Punctuate: You mentioned you’re writing in a persona, or you see yourself as a creator, so therefore fiction makes more sense than nonfiction. Do you think we should just eliminate the genres all together?
SS: Yeah, I do. I think it would be much more interesting, especially for the fiction writers. You know Vivian Gornick has that whole thing about the nonfiction truth, speaker of the voice. And for her, it doesn’t matter. Or Duras. . . . And they’re both published as fiction, but she reads it as nonfiction. It’s more about the narrative voice that drives it, the truth-speaking persona. And it becomes more interesting when you take away those ideas of non-fiction and fiction. I guess the thing for fiction writers would be there’s some protection there, supposedly, in calling things fiction.

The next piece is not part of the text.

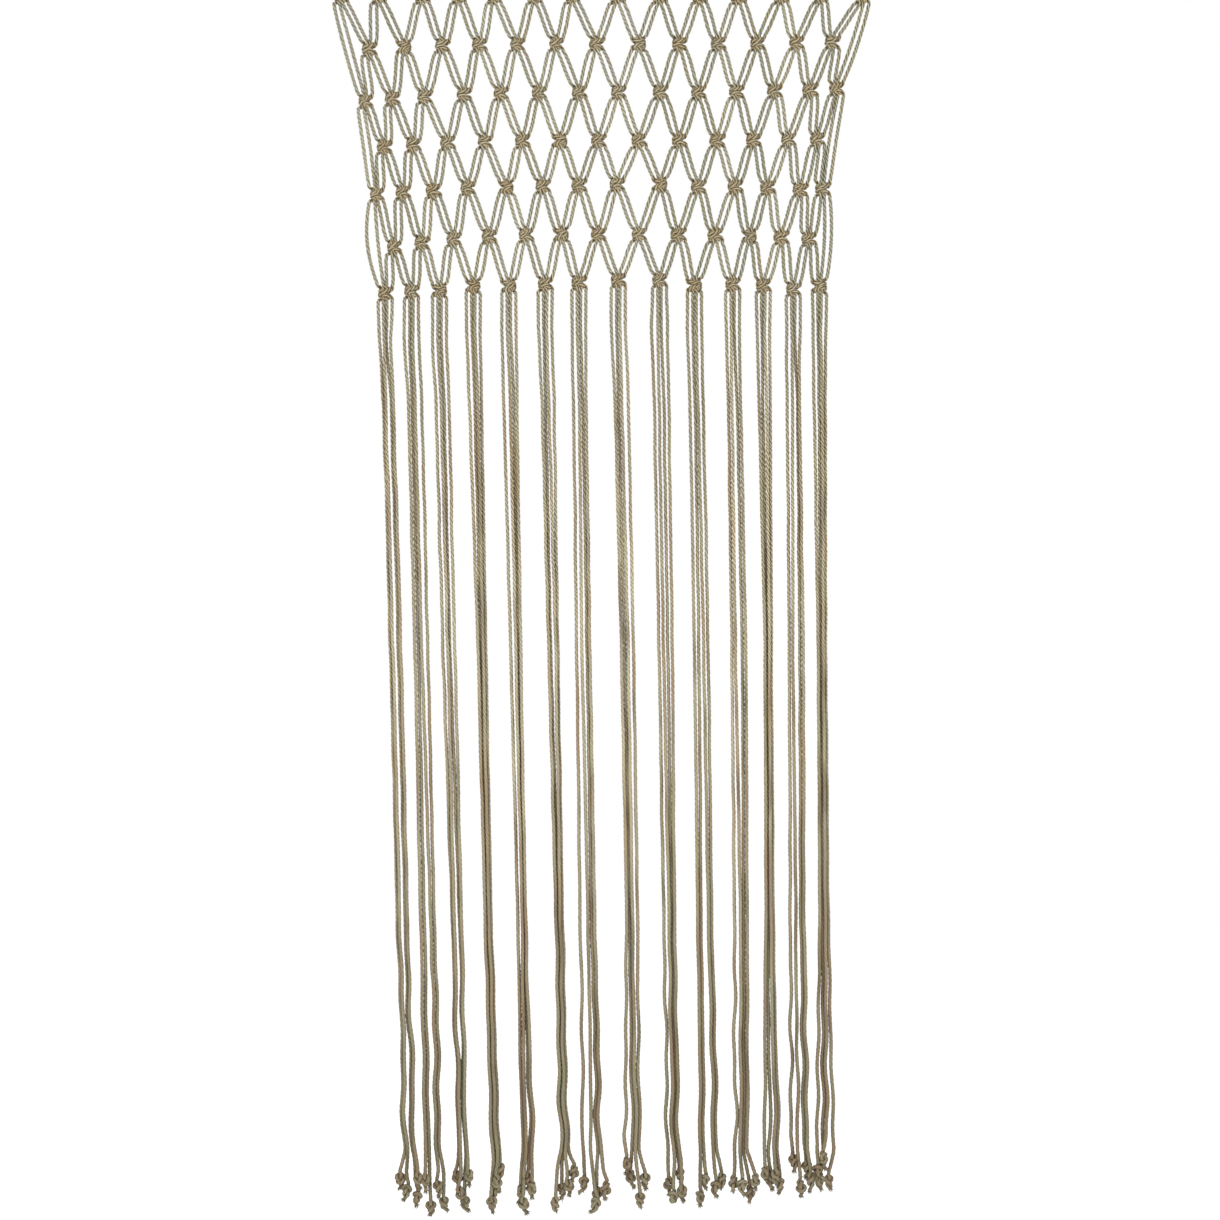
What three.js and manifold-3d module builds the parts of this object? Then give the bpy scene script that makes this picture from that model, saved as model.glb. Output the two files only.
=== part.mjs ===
// A macrame door curtain, hanging flat from its heading loops, front face towards -Y.
// Millimetres, +Z up, +X to the right of someone who looks at the front.
// The origin is the middle of the top edge, where a rod through the loops would carry it.

import * as THREE from 'three';
import { mergeVertices } from 'three/addons/utils/BufferGeometryUtils.js';
import Module from 'manifold-3d';

const wasm = await Module();
wasm.setup();

// The cord and the knots tied from it
const cordDiameter = 5.8;
const knotWidth = 22;
const knotHeight = 18;
const knotEndWidth = 15;
const knotThickness = 14;
const pieceGap = 0.3;

// A pair of cords between two knots, measured from the middle of the knot
const pairInner = 0.25 * cordDiameter;
const pairOuterAtKnot = 1.7 * cordDiameter;
const pairMiddleWidth = 2.8 * cordDiameter;
const pairMiddleShare = 0.55;
const pairThickness = cordDiameter;

// The heading loops that a rod passes through
const loopHoleRadius = 12;
const loopOuterRadius = loopHoleRadius + cordDiameter;
const loopWidth = 4 * cordDiameter;
const loopArcSteps = 6;
const loopCentreDrop = loopOuterRadius;

// A strand group of four cords
const groupThickness = 2 * cordDiameter;
const groupShoulderWidth = 28;
const groupShoulderDrop = 13;
const endKnotZone = 55;
const tipLength = 12;
const tipShare = 0.55;

// Levels below the top edge where the strand groups are measured
const groupLevels = { wide: 693, waist: 1093, slim: 1493, splay: 1893 };

// Rows of square knots, from the top: how far each lies below the top edge, and how much
// further its left and right ends sag
const knotRows = [
  { drop: 47, leftSag: 0, rightSag: 0 },
  { drop: 123, leftSag: 12, rightSag: -4 },
  { drop: 201, leftSag: 19, rightSag: -9 },
  { drop: 278, leftSag: 17, rightSag: -4 },
  { drop: 351, leftSag: 22, rightSag: 8 },
  { drop: 428, leftSag: 41, rightSag: 15 },
  { drop: 508, leftSag: 29, rightSag: 7 },
];

// The 14 strand groups, from the left. x0, x2, x4 and x6 are the places of their knots in the
// even rows, mid, low and end the middle of the hanging group at the waist, slim and splay
// levels, then its widths at the four levels and across its end knots, and how far below the
// top edge its longest tail reaches. lift is how much higher its last knot sits in its row.
const groups = [
  { x0: -418, x2: -379, x4: -361, x6: -347, lift: 2, mid: -330, low: -320, end: -308,
    wide: 22, waist: 23, slim: 22, splay: 22, knots: 34, reach: 1986 },
  { x0: -358, x2: -336, x4: -319, x6: -305, lift: 0, mid: -290, low: -280, end: -270,
    wide: 27, waist: 26, slim: 27, splay: 30, knots: 36, reach: 2000 },
  { x0: -288, x2: -284, x4: -270, x6: -260, lift: -3, mid: -245, low: -233, end: -223,
    wide: 27, waist: 25, slim: 21, splay: 18, knots: 30, reach: 1994 },
  { x0: -230, x2: -221, x4: -215, x6: -206, lift: 1, mid: -192, low: -183, end: -171,
    wide: 25, waist: 18, slim: 15, splay: 16, knots: 25, reach: 1993 },
  { x0: -173, x2: -162, x4: -153, x6: -149, lift: -1, mid: -137, low: -128, end: -119,
    wide: 27, waist: 22, slim: 18, splay: 23, knots: 26, reach: 1994 },
  { x0: -108, x2: -101, x4: -95, x6: -91, lift: 1, mid: -78, low: -69, end: -61,
    wide: 25, waist: 20, slim: 16, splay: 16, knots: 36, reach: 1993 },
  { x0: -48, x2: -37, x4: -37, x6: -37, lift: 3, mid: -29, low: -22, end: -14,
    wide: 26, waist: 27, slim: 29, splay: 33, knots: 44, reach: 1994 },
  { x0: 24, x2: 26, x4: 24, x6: 26, lift: 7, mid: 40, low: 47, end: 50,
    wide: 27, waist: 25, slim: 23, splay: 28, knots: 38, reach: 1986 },
  { x0: 92, x2: 93, x4: 93, x6: 92, lift: 7, mid: 102, low: 108, end: 115,
    wide: 29, waist: 27, slim: 23, splay: 23, knots: 30, reach: 1975 },
  { x0: 156, x2: 154, x4: 154, x6: 148, lift: -1, mid: 159, low: 164, end: 171,
    wide: 27, waist: 28, slim: 28, splay: 32, knots: 42, reach: 1983 },
  { x0: 218, x2: 215, x4: 213, x6: 209, lift: 1, mid: 219, low: 223, end: 224,
    wide: 25, waist: 28, slim: 26, splay: 25, knots: 38, reach: 1978 },
  { x0: 286, x2: 276, x4: 265, x6: 258, lift: 0, mid: 266, low: 268, end: 271,
    wide: 24, waist: 16, slim: 17, splay: 28, knots: 32, reach: 1965 },
  { x0: 349, x2: 333, x4: 317, x6: 306, lift: -5, mid: 311, low: 313, end: 317,
    wide: 25, waist: 28, slim: 27, splay: 32, knots: 38, reach: 1967 },
  { x0: 416, x2: 375, x4: 353, x6: 348, lift: 1, mid: 352, low: 355, end: 357,
    wide: 24, waist: 18, slim: 19, splay: 32, knots: 32, reach: 1961 },
];

// Materials: untreated jute, a little warmer where it is knotted
const jute = new THREE.MeshStandardMaterial({ color: 0x968a6e, roughness: 0.9, metalness: 0 });
const knottedJute = new THREE.MeshStandardMaterial({ color: 0xa0906f, roughness: 0.9, metalness: 0 });

// Solids from three.js geometry, joined and cut
function solidOf(geometry) {
  geometry.deleteAttribute('normal');
  geometry.deleteAttribute('uv');
  const merged = mergeVertices(geometry, 1e-4);
  return new wasm.Manifold(new wasm.Mesh({
    numProp: 3,
    vertProperties: new Float32Array(merged.attributes.position.array),
    triVerts: new Uint32Array(merged.index.array),
  }));
}

function joined(solids) {
  return solids.reduce((whole, solid) => whole.add(solid));
}

function meshOf(name, solid, material) {
  const { vertProperties, triVerts } = solid.getMesh();
  const geometry = new THREE.BufferGeometry();
  geometry.setAttribute('position', new THREE.BufferAttribute(vertProperties, 3));
  geometry.setIndex(new THREE.BufferAttribute(triVerts, 1));
  geometry.computeVertexNormals();
  const mesh = new THREE.Mesh(geometry, material);
  mesh.name = name;
  return mesh;
}

// A slab with its outline in the curtain's plane, x and z, and its thickness along y
function slab(outline, thickness) {
  const shape = new THREE.Shape(outline.map(([x, z]) => new THREE.Vector2(x, z)));
  const geometry = new THREE.ExtrudeGeometry(shape, { depth: thickness, bevelEnabled: false });
  geometry.translate(0, 0, -thickness / 2);
  geometry.rotateX(Math.PI / 2);
  return solidOf(geometry);
}

// Where the knots sit: even rows from the table, odd rows halfway between their four neighbours
function sagAt(row, x) {
  const across = x / Math.abs(groups[0].x0);
  const { leftSag, rightSag } = knotRows[row];
  return across < 0 ? leftSag * Math.abs(across) ** 3 : rightSag * across ** 3;
}

function evenKnots(row) {
  const share = (row / 6) ** 2;
  return groups.map((group) => {
    const x = group[`x${row}`];
    return { x, z: share * group.lift - knotRows[row].drop - sagAt(row, x) };
  });
}

function oddKnots(row) {
  const above = evenKnots(row - 1);
  const below = evenKnots(row + 1);
  return above.slice(1).map((right, i) => {
    const x = (above[i].x + right.x + below[i].x + below[i + 1].x) / 4;
    return { x, z: -knotRows[row].drop - sagAt(row, x) };
  });
}

const knots = knotRows.map((_, row) => (row % 2 === 0 ? evenKnots(row) : oddKnots(row)));

// A square knot: a thick six-sided tablet, widest at its middle
function squareKnot({ x, z }, margin = 0) {
  const w = knotWidth / 2 + margin;
  const e = knotEndWidth / 2 + margin;
  const h = knotHeight / 2 + margin;
  const corners = [[w, 0], [e, h], [-e, h], [-w, 0], [-e, -h], [e, -h]];
  return slab(corners.map(([dx, dz]) => [x + dx, z + dz]), knotThickness + 2 * margin);
}

// Two cords side by side from the bottom of one knot to the top of another.
// side is 1 where they leave towards the right, and -1 towards the left.
function cordPair(upper, lower, side) {
  const inner = side * pairInner;
  const outer = side * pairOuterAtKnot;
  const midX = THREE.MathUtils.lerp(upper.x + outer / 2, lower.x - outer / 2, pairMiddleShare);
  const midZ = THREE.MathUtils.lerp(upper.z, lower.z, pairMiddleShare);
  const outline = [
    [upper.x + inner, upper.z],
    [midX - side * pairMiddleWidth / 2, midZ],
    [lower.x - outer, lower.z],
    [lower.x - inner, lower.z],
    [midX + side * pairMiddleWidth / 2, midZ],
    [upper.x + outer, upper.z],
  ];
  return slab(side > 0 ? outline : outline.reverse(), pairThickness);
}

// The outermost pair on each side, which passes an odd row without a knot
function sidePair(upper, lower, side, bow) {
  const inner = side * pairInner;
  const outer = side * pairOuterAtKnot;
  const midX = (upper.x + lower.x) / 2 + side * (cordDiameter + bow);
  const midZ = (upper.z + lower.z) / 2;
  const outline = [
    [upper.x + inner, upper.z],
    [midX - side * pairMiddleWidth / 2, midZ],
    [lower.x + inner, lower.z],
    [lower.x + outer, lower.z],
    [midX + side * pairMiddleWidth / 2, midZ],
    [upper.x + outer, upper.z],
  ];
  return slab(side > 0 ? outline.reverse() : outline, pairThickness);
}

// A tier is all the pairs between one row of knots and the next
function tier(row) {
  const upper = knots[row - 1];
  const lower = knots[row];
  const pairs = [];
  if (row % 2 === 1) {
    lower.forEach((knot, i) => {
      pairs.push(cordPair(upper[i], knot, 1));
      pairs.push(cordPair(upper[i + 1], knot, -1));
    });
  } else {
    upper.forEach((knot, i) => {
      pairs.push(cordPair(knot, lower[i], -1));
      pairs.push(cordPair(knot, lower[i + 1], 1));
    });
  }
  return pairs;
}

function sidePairs(row, leftBow, rightBow) {
  const upper = knots[row - 2];
  const lower = knots[row];
  return [
    sidePair(upper[0], lower[0], -1, leftBow),
    sidePair(upper.at(-1), lower.at(-1), 1, rightBow),
  ];
}

// A heading loop: the fold of two doubled cords over the place of the rod
function headingLoop({ x, z }) {
  const neck = cordDiameter;
  const neckDrop = z + knotHeight / 4;
  const centre = -loopCentreDrop;
  const over = new THREE.EllipseCurve(0, centre, loopOuterRadius, loopOuterRadius, 0, Math.PI);
  const within = new THREE.EllipseCurve(0, centre, loopHoleRadius, loopHoleRadius, 0, 2 * Math.PI);
  const outline = new THREE.Shape([
    new THREE.Vector2(-neck, neckDrop),
    new THREE.Vector2(neck, neckDrop),
    ...over.getPoints(loopArcSteps),
  ]);
  outline.holes.push(new THREE.Path(within.getPoints(2 * loopArcSteps - 2)));
  const geometry = new THREE.ExtrudeGeometry(outline, { depth: loopWidth, bevelEnabled: false });
  geometry.translate(0, 0, -loopWidth / 2);
  geometry.rotateX(Math.PI / 2);
  geometry.rotateZ(Math.PI / 2);
  geometry.translate(x, 0, 0);
  return solidOf(geometry);
}

// One tooth of the comb: a group of four cords, from its last knot to the tips of its tails
function strandGroup(group, knot) {
  const stations = [
    { z: knot.z, x: knot.x, width: knotWidth / 2 },
    { z: knot.z - groupShoulderDrop, x: knot.x, width: groupShoulderWidth },
    { z: -groupLevels.wide, x: THREE.MathUtils.lerp(knot.x, group.mid, 0.3), width: group.wide },
    { z: -groupLevels.waist, x: group.mid, width: group.waist },
    { z: -groupLevels.slim, x: group.low, width: group.slim },
    { z: -groupLevels.splay, x: group.end, width: group.splay },
    { z: endKnotZone - group.reach, x: group.end, width: group.knots },
    { z: tipLength - group.reach, x: group.end, width: group.knots },
    { z: -group.reach, x: group.end, width: tipShare * group.knots },
  ];
  const left = stations.map(({ x, z, width }) => [x - width / 2, z]);
  const right = stations.map(({ x, z, width }) => [x + width / 2, z]).reverse();
  return slab([...left, ...right], groupThickness);
}

// The three pieces. Where one ends at a knot of the next, it is cut back to leave a gap.
function cutBack(solid, rowOfKnots) {
  return rowOfKnots.reduce((rest, knot) => rest.subtract(squareKnot(knot, pieceGap)), solid);
}

function heading() {
  const whole = joined([
    ...knots[0].map(headingLoop),
    ...knots[0].map((knot) => squareKnot(knot)),
    ...tier(1),
    ...knots[1].map((knot) => squareKnot(knot)),
    ...sidePairs(2, 0, 2),
  ]);
  return cutBack(whole, [knots[2][0], knots[2].at(-1)]);
}

function net() {
  const rows = [2, 3, 4].flatMap((row) => knots[row].map((knot) => squareKnot(knot)));
  const tiers = [2, 3, 4, 5].flatMap(tier);
  const whole = joined([...rows, ...tiers, ...sidePairs(4, -1.5, -2)]);
  return cutBack(whole, [...knots[1], ...knots[5]]);
}

function fringe() {
  const rows = [5, 6].flatMap((row) => knots[row].map((knot) => squareKnot(knot)));
  const teeth = groups.map((group, i) => strandGroup(group, knots[6][i]));
  const whole = joined([...rows, ...tier(6), ...sidePairs(6, 7, 3), ...teeth]);
  return cutBack(whole, [knots[4][0], knots[4].at(-1)]);
}

const curtain = new THREE.Group();
curtain.add(meshOf('heading', heading(), knottedJute));
curtain.add(meshOf('net', net(), knottedJute));
curtain.add(meshOf('fringe', fringe(), jute));

export default curtain;
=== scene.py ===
# %% [markdown]
# # A macrame door curtain
# The real thing is knotted by hand from 28 long jute cords. Each cord is folded in half over
# the place of a rod, so 56 ends hang down. Seven rows of square knots tie them into an open
# net, and under the last row they hang free in 14 groups of four, each end with a small knot.
# This lesson builds it the same way: it works out the path of every cord, ties it through its
# knots, and lays a twisted rope along that path.

# %% Load the frame
import math

import bpy
import numpy as np
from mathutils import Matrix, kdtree


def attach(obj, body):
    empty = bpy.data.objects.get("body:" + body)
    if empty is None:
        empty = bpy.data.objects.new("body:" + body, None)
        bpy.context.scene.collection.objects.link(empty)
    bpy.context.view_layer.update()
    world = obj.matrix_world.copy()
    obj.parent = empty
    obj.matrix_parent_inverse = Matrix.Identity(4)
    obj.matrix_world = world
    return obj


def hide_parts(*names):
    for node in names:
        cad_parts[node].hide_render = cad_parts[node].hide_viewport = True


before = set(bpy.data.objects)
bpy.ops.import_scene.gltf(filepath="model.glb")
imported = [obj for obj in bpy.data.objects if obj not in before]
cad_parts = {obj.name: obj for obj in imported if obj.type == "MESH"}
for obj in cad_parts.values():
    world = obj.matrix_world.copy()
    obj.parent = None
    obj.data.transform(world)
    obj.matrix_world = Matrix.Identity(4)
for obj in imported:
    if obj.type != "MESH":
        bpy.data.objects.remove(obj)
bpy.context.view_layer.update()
print("CAD nodes:", sorted(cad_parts))

# %% [markdown]
# ## Camera
# The photograph looks straight at the front, and cuts off the heading loops at its top edge.
# A short telephoto lens keeps the outer strands from leaning. The distance follows from the
# lens and from how much of the curtain the picture is wide.

# %% Camera
VIEW_WIDTH = 1.952
VIEW_CENTRE_X = 0.0128
VIEW_CENTRE_Z = -1.0294
LENS = 85
SENSOR = 36
FAR_CLIP = 100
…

I would be really interested in that.
Punctuate: So does it matter to you in nonfiction if the reader becomes invested in the narrator and the narrator is slapped this close to the author? It’s an identity that is not delineated. And the James Frey problem where the audience became invested in the act. You become invested in the character when you read fiction, but you become invested in the author when you read non-fiction. Are you asking the audience not to become invested in the author?
SS: Yeah, I want the audience to be more invested in the persona, the narrator. I also know that’s not going to happen. There is the author versus narrator. The James Frey thing, he first tried to publish that as fiction and he couldn’t because it’s a harder sell.